If passed, the Women’s Health Protection Act would authorize health care providers to provide abortions to women without limitations, such requiring women seeking abortions to make unnecessary in-person visits prior to receiving an abortion. The act also prohibits states from banning or limiting abortions at any point prior to fetal viability. 

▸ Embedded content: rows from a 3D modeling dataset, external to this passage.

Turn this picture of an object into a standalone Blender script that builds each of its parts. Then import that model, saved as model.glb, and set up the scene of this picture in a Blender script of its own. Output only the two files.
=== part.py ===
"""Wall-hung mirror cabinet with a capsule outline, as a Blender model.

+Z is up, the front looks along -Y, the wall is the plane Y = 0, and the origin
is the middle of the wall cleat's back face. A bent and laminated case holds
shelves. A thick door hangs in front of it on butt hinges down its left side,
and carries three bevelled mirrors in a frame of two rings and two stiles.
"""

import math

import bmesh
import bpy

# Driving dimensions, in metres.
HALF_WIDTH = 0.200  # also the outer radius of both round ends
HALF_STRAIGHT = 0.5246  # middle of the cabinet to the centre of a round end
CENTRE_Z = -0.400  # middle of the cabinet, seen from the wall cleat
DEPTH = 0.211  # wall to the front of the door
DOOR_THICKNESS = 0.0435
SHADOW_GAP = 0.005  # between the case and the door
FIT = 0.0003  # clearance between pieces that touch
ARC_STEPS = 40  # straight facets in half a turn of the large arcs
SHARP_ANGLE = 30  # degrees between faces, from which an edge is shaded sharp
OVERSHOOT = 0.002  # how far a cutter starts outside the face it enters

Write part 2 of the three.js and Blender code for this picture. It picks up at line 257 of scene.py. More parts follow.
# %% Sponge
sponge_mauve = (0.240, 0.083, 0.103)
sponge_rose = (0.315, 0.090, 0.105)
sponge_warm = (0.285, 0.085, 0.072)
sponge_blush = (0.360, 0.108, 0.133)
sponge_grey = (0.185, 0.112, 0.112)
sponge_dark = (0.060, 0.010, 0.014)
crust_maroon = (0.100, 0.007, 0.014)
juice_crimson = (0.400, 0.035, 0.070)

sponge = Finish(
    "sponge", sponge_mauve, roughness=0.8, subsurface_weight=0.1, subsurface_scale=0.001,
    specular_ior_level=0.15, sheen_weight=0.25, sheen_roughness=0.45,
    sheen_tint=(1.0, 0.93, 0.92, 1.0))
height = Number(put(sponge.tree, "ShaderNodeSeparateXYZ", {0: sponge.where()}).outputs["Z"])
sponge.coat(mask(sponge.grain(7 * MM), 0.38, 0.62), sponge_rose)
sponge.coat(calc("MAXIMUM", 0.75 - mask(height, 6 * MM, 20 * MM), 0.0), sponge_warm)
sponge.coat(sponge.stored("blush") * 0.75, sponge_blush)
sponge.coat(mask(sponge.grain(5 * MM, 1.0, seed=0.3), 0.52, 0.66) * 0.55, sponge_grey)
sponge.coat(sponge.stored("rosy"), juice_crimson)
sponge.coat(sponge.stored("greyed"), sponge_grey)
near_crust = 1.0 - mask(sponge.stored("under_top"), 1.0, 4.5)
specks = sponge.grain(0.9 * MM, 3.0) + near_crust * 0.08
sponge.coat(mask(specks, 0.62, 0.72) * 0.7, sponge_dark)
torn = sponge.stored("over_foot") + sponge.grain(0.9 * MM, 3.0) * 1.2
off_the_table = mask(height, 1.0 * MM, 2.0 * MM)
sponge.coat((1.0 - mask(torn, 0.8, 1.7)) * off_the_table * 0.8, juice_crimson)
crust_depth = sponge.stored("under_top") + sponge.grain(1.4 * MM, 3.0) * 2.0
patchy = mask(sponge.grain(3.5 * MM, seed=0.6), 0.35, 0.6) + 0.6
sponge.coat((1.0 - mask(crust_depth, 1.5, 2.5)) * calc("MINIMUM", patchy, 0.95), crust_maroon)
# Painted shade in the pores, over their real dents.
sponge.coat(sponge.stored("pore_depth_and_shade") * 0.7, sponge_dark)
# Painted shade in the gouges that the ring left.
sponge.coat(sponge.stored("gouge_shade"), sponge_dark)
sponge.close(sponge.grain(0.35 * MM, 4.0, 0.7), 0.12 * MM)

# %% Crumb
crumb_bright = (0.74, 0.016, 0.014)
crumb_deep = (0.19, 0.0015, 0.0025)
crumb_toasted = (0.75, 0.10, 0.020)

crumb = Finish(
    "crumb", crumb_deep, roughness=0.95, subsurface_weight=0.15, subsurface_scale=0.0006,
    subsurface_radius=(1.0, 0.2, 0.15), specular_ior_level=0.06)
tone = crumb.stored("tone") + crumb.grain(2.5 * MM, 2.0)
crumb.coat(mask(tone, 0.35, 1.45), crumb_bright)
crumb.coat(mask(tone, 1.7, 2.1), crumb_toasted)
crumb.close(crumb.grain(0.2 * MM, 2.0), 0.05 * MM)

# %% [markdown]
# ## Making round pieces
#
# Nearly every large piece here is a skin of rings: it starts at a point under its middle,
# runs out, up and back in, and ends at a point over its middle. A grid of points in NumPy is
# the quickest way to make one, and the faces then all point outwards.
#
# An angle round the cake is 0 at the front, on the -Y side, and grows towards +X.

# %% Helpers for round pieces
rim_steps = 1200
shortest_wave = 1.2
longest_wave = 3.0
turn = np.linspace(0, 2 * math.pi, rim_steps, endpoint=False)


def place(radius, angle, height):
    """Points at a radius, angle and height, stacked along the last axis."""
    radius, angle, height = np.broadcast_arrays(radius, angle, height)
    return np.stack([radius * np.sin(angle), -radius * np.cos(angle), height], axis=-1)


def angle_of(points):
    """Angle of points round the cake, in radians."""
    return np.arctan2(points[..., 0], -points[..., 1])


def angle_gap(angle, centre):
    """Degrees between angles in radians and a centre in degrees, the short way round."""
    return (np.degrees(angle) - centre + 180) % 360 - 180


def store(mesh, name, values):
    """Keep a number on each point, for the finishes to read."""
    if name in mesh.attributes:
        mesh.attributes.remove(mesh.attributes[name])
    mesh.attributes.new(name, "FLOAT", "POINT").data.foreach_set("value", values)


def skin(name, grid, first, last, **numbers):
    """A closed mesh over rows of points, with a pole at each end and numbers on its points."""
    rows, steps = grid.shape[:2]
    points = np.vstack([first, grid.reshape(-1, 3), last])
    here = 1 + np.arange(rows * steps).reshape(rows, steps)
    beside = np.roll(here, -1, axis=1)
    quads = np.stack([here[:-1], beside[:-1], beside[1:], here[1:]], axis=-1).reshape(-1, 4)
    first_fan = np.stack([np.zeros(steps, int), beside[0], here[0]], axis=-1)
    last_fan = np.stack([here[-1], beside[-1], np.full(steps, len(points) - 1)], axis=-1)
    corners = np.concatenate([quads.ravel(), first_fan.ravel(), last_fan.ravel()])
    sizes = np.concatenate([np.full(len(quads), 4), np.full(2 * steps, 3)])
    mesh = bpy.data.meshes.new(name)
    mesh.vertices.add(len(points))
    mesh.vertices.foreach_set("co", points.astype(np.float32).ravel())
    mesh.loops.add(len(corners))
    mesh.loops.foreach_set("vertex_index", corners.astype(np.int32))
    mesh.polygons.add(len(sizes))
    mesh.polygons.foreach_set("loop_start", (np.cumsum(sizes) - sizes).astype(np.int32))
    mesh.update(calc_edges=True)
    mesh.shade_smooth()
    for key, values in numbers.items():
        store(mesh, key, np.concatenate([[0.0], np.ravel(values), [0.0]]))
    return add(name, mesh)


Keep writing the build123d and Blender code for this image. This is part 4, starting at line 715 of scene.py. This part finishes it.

In a Wednesday press release, Cobalt, a Colorado organization that works to advance reproductive rights and abortion access, urged the U.S. House of Representatives to pass HR-3755. “Since 2011, anti-abortion lawmakers have pushed more than 500 restrictive laws through state legislatures that make abortion difficult and, sometimes, impossible to access,” the press release says. “These abortion restrictions and bans are becoming more extreme—and are disproportionately harming people who already face discriminatory obstacles to health care, particularly Black, Indigenous, and other people of color, those working to make ends meet, women, young people, people with disabilities, immigrants, people living in rural communities, and members of the LGBTQI+ community.”

“We need Congress to pass WHPA and affirm the Constitutional right to abortion into federal law so these attacks on abortion access will stop,” said Cobalt President Karen Middleton in the press release. “Coloradans have said again and again they support abortion rights, and our federal laws should reflect those values.”

A January poll of 1,629 registered voters conducted by Hart Research Associates found that 61% of voters support the Women’s Health Protection Act.

This is the first “pro-active abortion rights” legislation being voted on in Congress in almost 30 years, according to Cobalt. 

Texas recently passed the most restrictive abortion ban in the nation, and the U.S. Supreme Court declined to block it. The law took effect Sept. 1.

The House of Representatives is expected to vote on the Women’s Health Protection Act on Friday morning.